Le proposte per favorire l’ingresso dei giovani sono: istituire la Banca della terra; approvare la legge per la difesa del suolo e dell’agricoltura; inserire nei piani di sviluppo regionali un “pacchetto giovani” obbligatorio e dotato di adeguate risorse; favorire l’accesso al credito; promuovere l’innovazione, la ricerca e la formazione; promuovere la diffusione delle tecnologie informatiche nelle aree rurali.
Per questa ragione, dobbiamo difendere la Pac e le risorse finanziarie a essa destinate, ma dobbiamo anche guardare più in alto per verificare la strada percorsa e non fare riferimento solo a essa. Le politiche europee devono essere accompagnate da forti e credibili scelte nazionali capaci di adattare la Pac alle nostre specificità esaltando le grandi capacità presenti nel nostro settore e nei diversi territori.
L’evoluzione della Pac, dalle sue origini all’attuale proposta, mostra il passaggio da una visione essenzialmente produttiva dell’agricoltura ad una più ampia che associa al settore agricolo funzioni economiche, principalmente la produzione di beni alimentari, la generazione di reddito e occupazione nelle aree rurali; la funzione ambientale, cioè la conservazione del paesaggio e della biodiversità, la salvaguardia idrogeologica e, più in generale, la valorizzazione delle risorse naturali locali; la funzione sociale, cioè il mantenimento delle tradizioni e del tessuto socio-culturale locale.
A esse aggiungo la funzione culturale: la collettività riscopre il territorio e il mondo agricolo attraverso la bellezza del paesaggio e del cibo che esprimono, con le loro forme concrete, il rapporto che ciascuna comunità ha saputo stabilire con l’ambiente nel quale è insediata.

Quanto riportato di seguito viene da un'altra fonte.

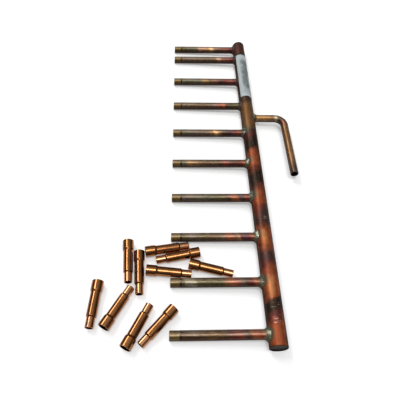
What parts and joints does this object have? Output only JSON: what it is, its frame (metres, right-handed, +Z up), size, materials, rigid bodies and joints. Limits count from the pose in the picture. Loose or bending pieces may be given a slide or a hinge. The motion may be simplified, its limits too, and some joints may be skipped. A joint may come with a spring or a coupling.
{
  "type": "coil header",
  "caption": "Brazed copper header tube with a row of branch tubes, a bent outlet tube and loose belled couplings that join the branches to a coil.",
  "frame": {"origin": "on the table, in the middle of the outline of the whole set of header and loose couplings", "axes": "+Z up from the table, +Y along the header towards its far end, where two branches are close together; the branches point to -X and roll 2.4 degrees down to the table"},
  "size_m": [0.2234, 0.4548, 0.0176],
  "materials": {
    "header_copper": "heat-tinted copper, patches of orange, maroon and olive oxide",
    "branch_copper": "tarnished copper, olive at the tip, orange and purple by the joint",
    "outlet_copper": "tarnished copper, golden by the joint and brown along the run",
    "bright_copper": "clean drawn copper with fine lengthwise lines",
    "braze_alloy": "dull silver-grey braze with green-grey residue",
    "label_paper": "blank matt paper"
  },
  "bodies": {
    "header": {"header_tube": "header_copper", "far_end_cap": "header_copper", "near_end_cap": "header_copper", "far_cap_braze": "braze_alloy", "near_cap_braze": "braze_alloy", "outlet_elbow": "outlet_copper", "outlet_tube": "outlet_copper", "outlet_braze": "braze_alloy", "label": "label_paper", "branch_tube_01": "branch_copper", "branch_tube_02": "branch_copper", "branch_tube_03": "branch_copper", "branch_tube_04": "branch_copper", "branch_tube_05": "branch_copper", "branch_tube_06": "branch_copper", "branch_tube_07": "branch_copper", "branch_tube_08": "branch_copper", "branch_tube_09": "branch_copper", "branch_tube_10": "branch_copper", "branch_braze_01": "braze_alloy", "branch_braze_02": "braze_alloy", "branch_braze_03": "braze_alloy", "branch_braze_04": "braze_alloy", "branch_braze_05": "braze_alloy", "branch_braze_06": "braze_alloy", "branch_braze_07": "braze_alloy", "branch_braze_08": "braze_alloy", "branch_braze_09": "braze_alloy", "branch_braze_10": "braze_alloy"},
    "coupling_01": {"coupling_01": "bright_copper"},
    "coupling_02": {"coupling_02": "bright_copper"},
    "coupling_03": {"coupling_03": "bright_copper"},
    "coupling_04": {"coupling_04": "bright_copper"},
    "coupling_05": {"coupling_05": "bright_copper"},
    "coupling_06": {"coupling_06": "bright_copper"},
    "coupling_07": {"coupling_07": "bright_copper"},
    "coupling_08": {"coupling_08": "bright_copper"},
    "coupling_09": {"coupling_09": "bright_copper"},
    "coupling_10": {"coupling_10": "bright_copper"}
  },
  "joints": [
    {"name": "coupling_01_lift", "type": "slide", "parent": "header", "child": "coupling_01", "axis": [0, 0, 1], "range_m": [0, 0.06]},
    {"name": "coupling_02_lift", "type": "slide", "parent": "header", "child": "coupling_02", "axis": [0, 0, 1], "range_m": [0, 0.06]},
    {"name": "coupling_03_lift", "type": "slide", "parent": "header", "child": "coupling_03", "axis": [0, 0, 1], "range_m": [0, 0.06]},
    {"name": "coupling_04_lift", "type": "slide", "parent": "header", "child": "coupling_04", "axis": [0, 0, 1], "range_m": [0, 0.06]},
    {"name": "coupling_05_lift", "type": "slide", "parent": "header", "child": "coupling_05", "axis": [0, 0, 1], "range_m": [0, 0.06]},
    {"name": "coupling_06_lift", "type": "slide", "parent": "header", "child": "coupling_06", "axis": [0, 0, 1], "range_m": [0, 0.06]},
    {"name": "coupling_07_lift", "type": "slide", "parent": "header", "child": "coupling_07", "axis": [0, 0, 1], "range_m": [0, 0.06]},
    {"name": "coupling_08_lift", "type": "slide", "parent": "header", "child": "coupling_08", "axis": [0, 0, 1], "range_m": [0, 0.06]},
    {"name": "coupling_09_lift", "type": "slide", "parent": "header", "child": "coupling_09", "axis": [0, 0, 1], "range_m": [0, 0.06]},
    {"name": "coupling_10_lift", "type": "slide", "parent": "header", "child": "coupling_10", "axis": [0, 0, 1], "range_m": [0, 0.06]}
  ]
}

Oggi – conclude il presidente della Cia – non si parla solo di “agricoltura” e di “agricoltori”, ma si tende ad accentuare, quasi contrapponendole, diverse agricolture: convenzionale e biologica, multifunzionale e pluriattiva, produttiva e sociale, di mercato o a km0, rivendicando ognuna un proprio primato nelle politiche e nel riconoscimento della pubblica opinione. Non il frutto di diversità, che è ricchezza, ma di visioni alternative. Occorre superare questa contrapposizione che nasce da un contrasto ideologico che nasconde, ancora oggi, un’ostilità nei confronti dell’agricoltura produttiva. Come se agricoltura competitiva e sostenibile fosse un ossimoro, indicando caratteristiche e obiettivi antagonisti e incompatibili.